◆ **Set exercise**: Set down the material once more, exactly as it appears.
----------------
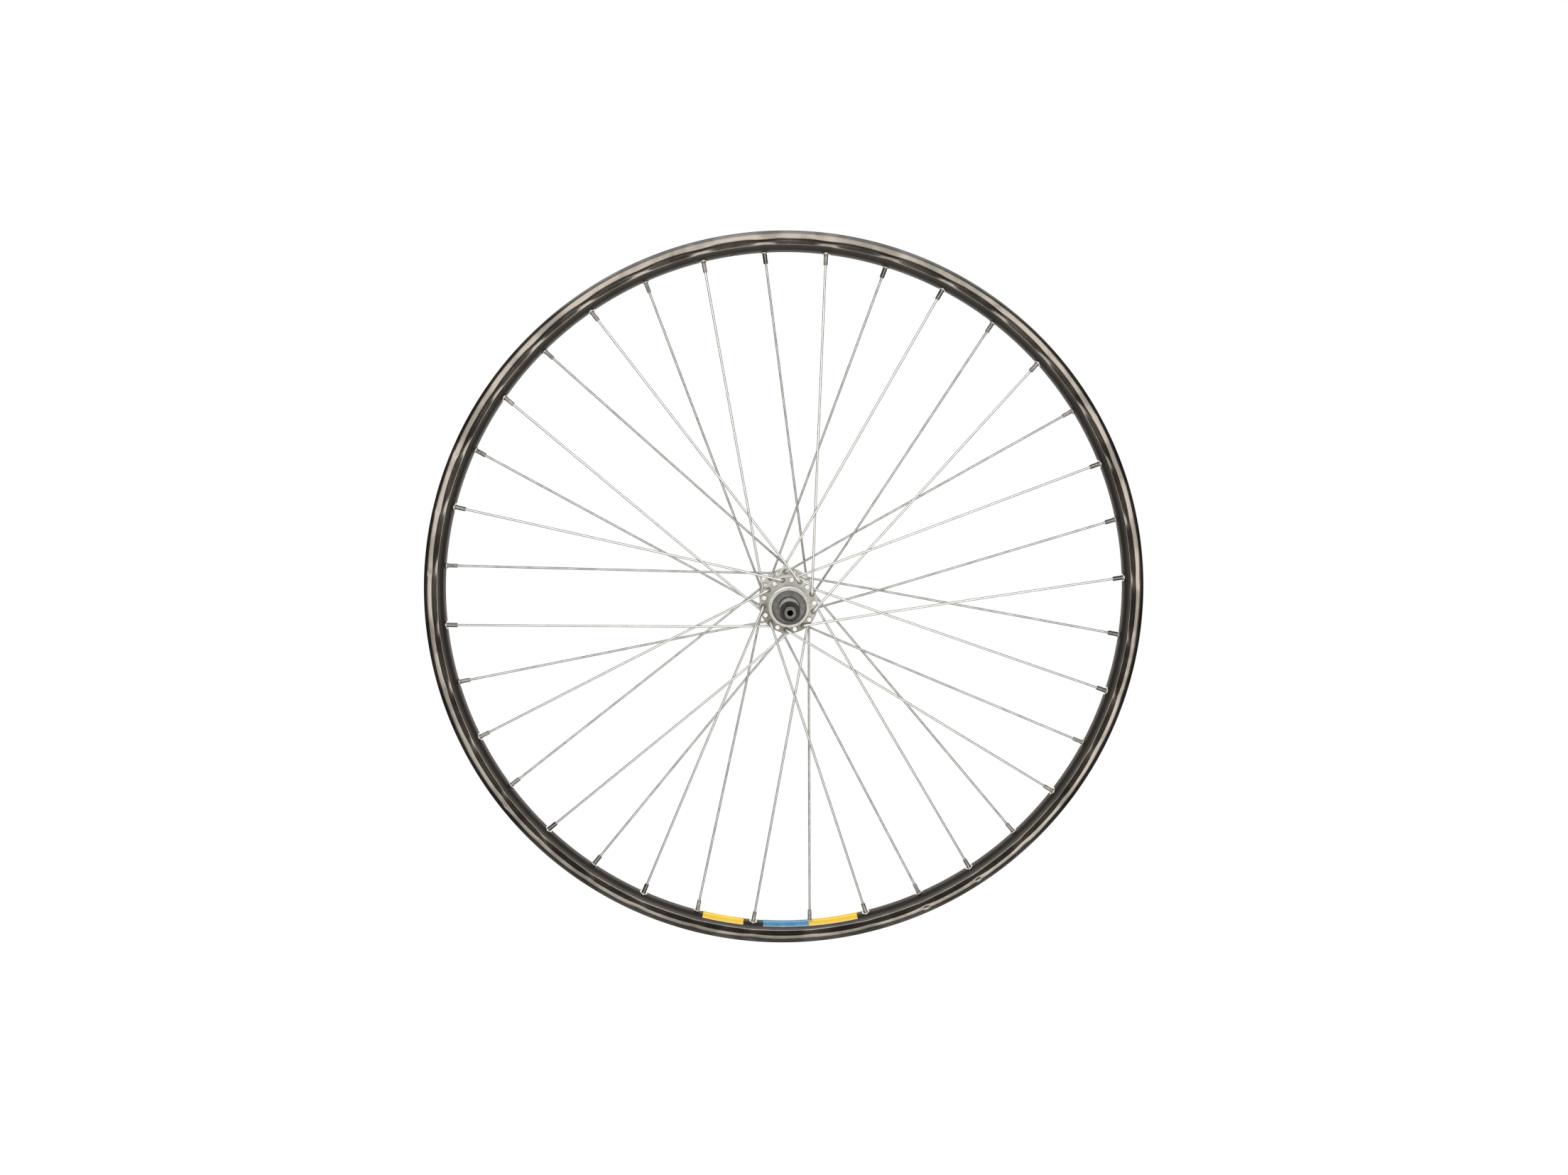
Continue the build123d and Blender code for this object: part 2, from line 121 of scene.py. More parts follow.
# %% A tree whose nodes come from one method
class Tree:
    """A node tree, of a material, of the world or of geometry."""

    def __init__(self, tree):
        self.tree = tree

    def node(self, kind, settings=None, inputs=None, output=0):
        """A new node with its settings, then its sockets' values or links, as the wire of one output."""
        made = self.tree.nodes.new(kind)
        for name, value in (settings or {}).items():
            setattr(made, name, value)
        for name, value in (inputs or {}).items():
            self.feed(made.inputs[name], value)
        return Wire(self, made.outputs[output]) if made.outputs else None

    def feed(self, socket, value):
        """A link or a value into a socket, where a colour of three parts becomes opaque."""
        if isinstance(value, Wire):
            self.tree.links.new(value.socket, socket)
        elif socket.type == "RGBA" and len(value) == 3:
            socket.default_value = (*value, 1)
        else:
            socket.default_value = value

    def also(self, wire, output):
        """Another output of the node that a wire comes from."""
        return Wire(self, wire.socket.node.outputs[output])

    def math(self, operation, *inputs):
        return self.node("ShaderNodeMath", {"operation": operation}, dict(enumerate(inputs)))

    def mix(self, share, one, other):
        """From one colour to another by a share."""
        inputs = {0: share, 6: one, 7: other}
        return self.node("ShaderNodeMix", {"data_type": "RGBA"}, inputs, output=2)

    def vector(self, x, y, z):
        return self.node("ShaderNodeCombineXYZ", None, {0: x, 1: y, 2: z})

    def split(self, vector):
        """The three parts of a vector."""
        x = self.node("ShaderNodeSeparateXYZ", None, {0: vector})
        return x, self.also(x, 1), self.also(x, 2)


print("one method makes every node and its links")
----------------
◆ **Answer below**:
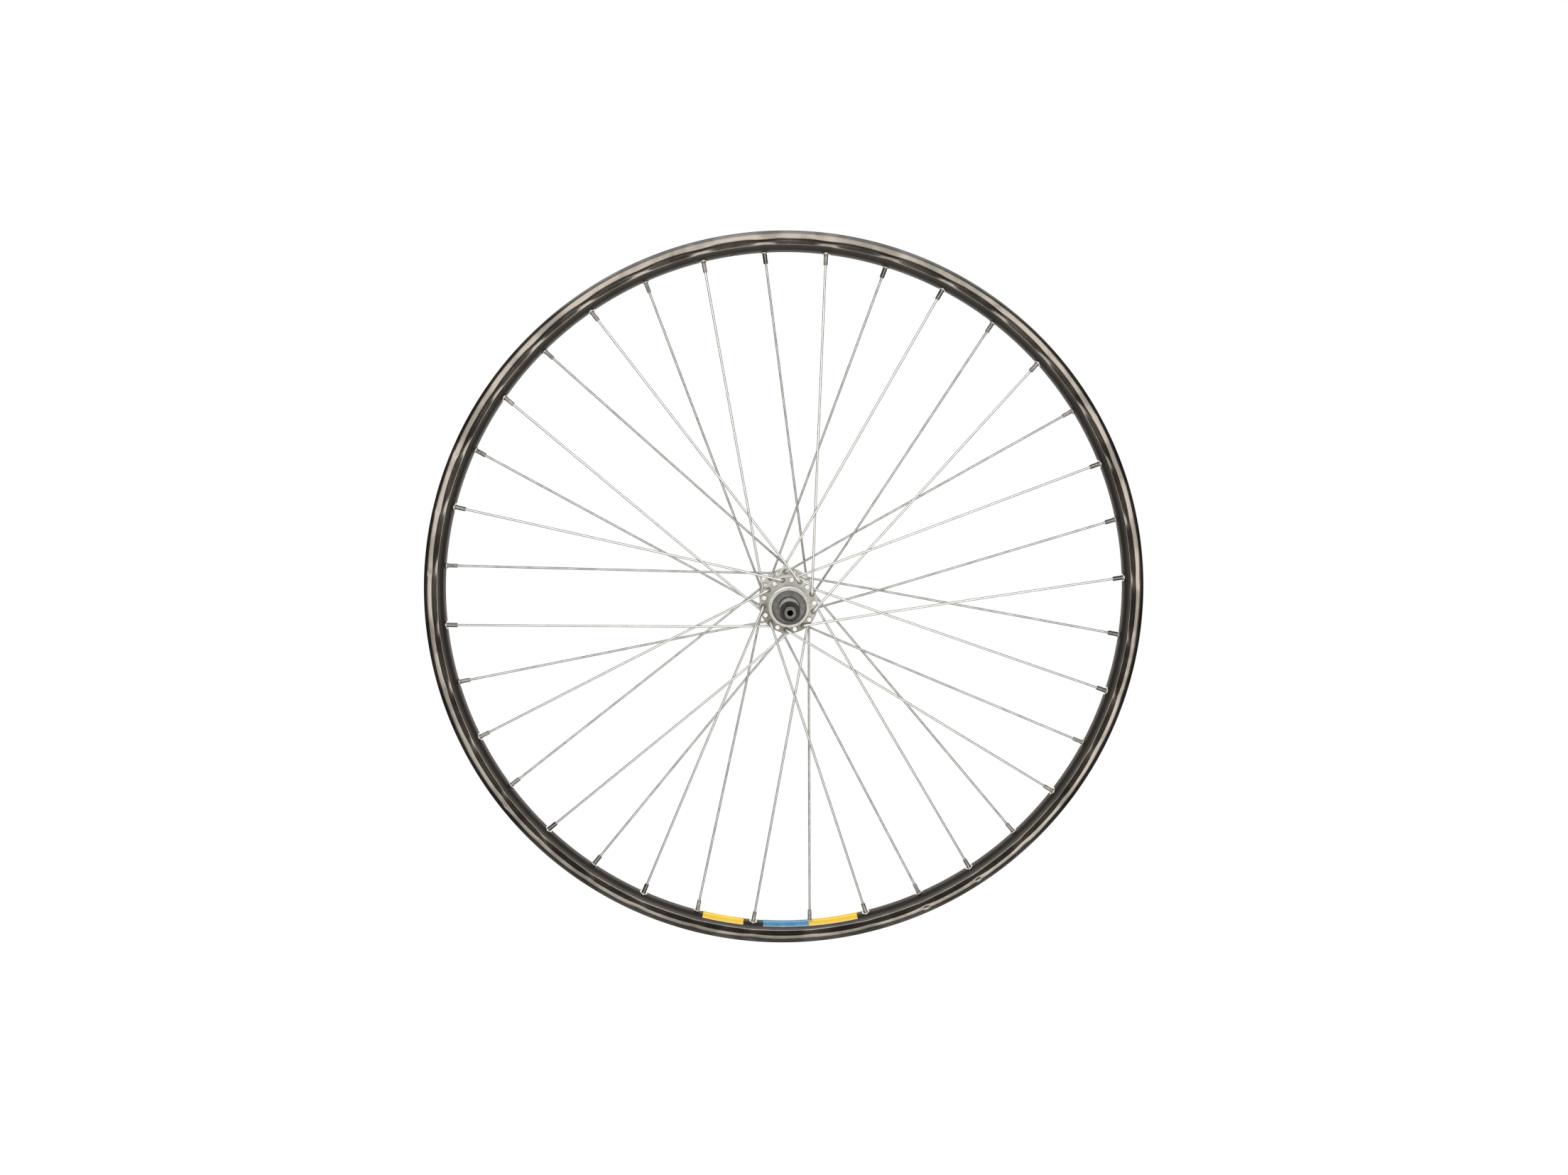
Continue the build123d and Blender code for this object: part 2, from line 121 of scene.py. More parts follow.
# %% A tree whose nodes come from one method
class Tree:
    """A node tree, of a material, of the world or of geometry."""

    def __init__(self, tree):
        self.tree = tree

    def node(self, kind, settings=None, inputs=None, output=0):
        """A new node with its settings, then its sockets' values or links, as the wire of one output."""
        made = self.tree.nodes.new(kind)
        for name, value in (settings or {}).items():
            setattr(made, name, value)
        for name, value in (inputs or {}).items():
            self.feed(made.inputs[name], value)
        return Wire(self, made.outputs[output]) if made.outputs else None

    def feed(self, socket, value):
        """A link or a value into a socket, where a colour of three parts becomes opaque."""
        if isinstance(value, Wire):
            self.tree.links.new(value.socket, socket)
        elif socket.type == "RGBA" and len(value) == 3:
            socket.default_value = (*value, 1)
        else:
            socket.default_value = value

    def also(self, wire, output):
        """Another output of the node that a wire comes from."""
        return Wire(self, wire.socket.node.outputs[output])

    def math(self, operation, *inputs):
        return self.node("ShaderNodeMath", {"operation": operation}, dict(enumerate(inputs)))

    def mix(self, share, one, other):
        """From one colour to another by a share."""
        inputs = {0: share, 6: one, 7: other}
        return self.node("ShaderNodeMix", {"data_type": "RGBA"}, inputs, output=2)

    def vector(self, x, y, z):
        return self.node("ShaderNodeCombineXYZ", None, {0: x, 1: y, 2: z})

    def split(self, vector):
        """The three parts of a vector."""
        x = self.node("ShaderNodeSeparateXYZ", None, {0: vector})
        return x, self.also(x, 1), self.also(x, 2)


print("one method makes every node and its links")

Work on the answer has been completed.